# Saturday 21st Dec CRUISE & PUB LUNCH



## Guest (Nov 6, 2002)

After "talking" to NuTTs we thought a good idea would be to have a simple cruise through the Trough of Bowland and locality plus have a pub lunch on Saturday 21st Dec. Details :

Cruise : Trough of Bowland+
Pub Lunch : The Moorcock Inn, near Clitheroe (Trough of Bowland)

Start location and time TBC when I gauge responses, probably kick-off around 10am though or perhaps earlier for bacon butties somewhere if anyone's interested. Please confirm your ideal start time and where your starting point is (ie. where are you driving to the cruise from)...

The Moorcock car park is a great location for TTC/R pictures as it overlooks the valley...

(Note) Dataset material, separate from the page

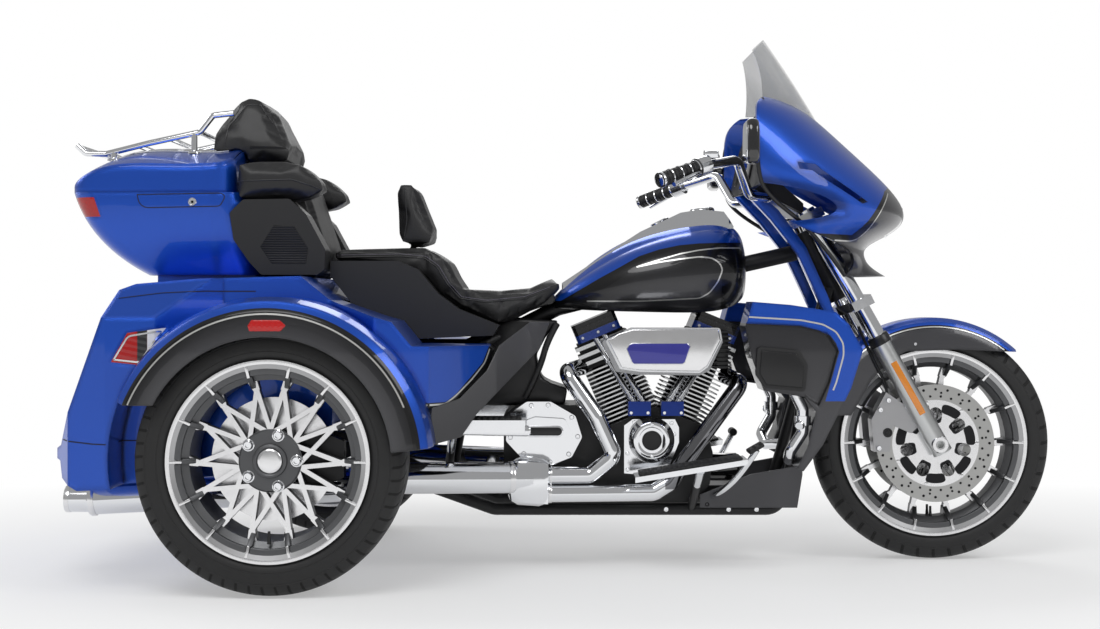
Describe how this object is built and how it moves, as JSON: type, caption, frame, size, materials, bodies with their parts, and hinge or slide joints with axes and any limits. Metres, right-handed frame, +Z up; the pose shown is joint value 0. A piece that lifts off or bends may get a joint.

Look forward to the responses...


----------



## nutts (May 8, 2002)

I'll be there ;D ;D ;D
Coming from Leeds to Grannies for morning butties and a cup o' char.........


----------



## W7 PMC (May 6, 2002)

Yep. Pop me down for this one ;D ;D


----------



## vlastan (May 6, 2002)

where the hell is this place then? Is it up north again...while northern people live..and it is all cold and wet and gloomy? ;D


----------



## Guest (Nov 6, 2002)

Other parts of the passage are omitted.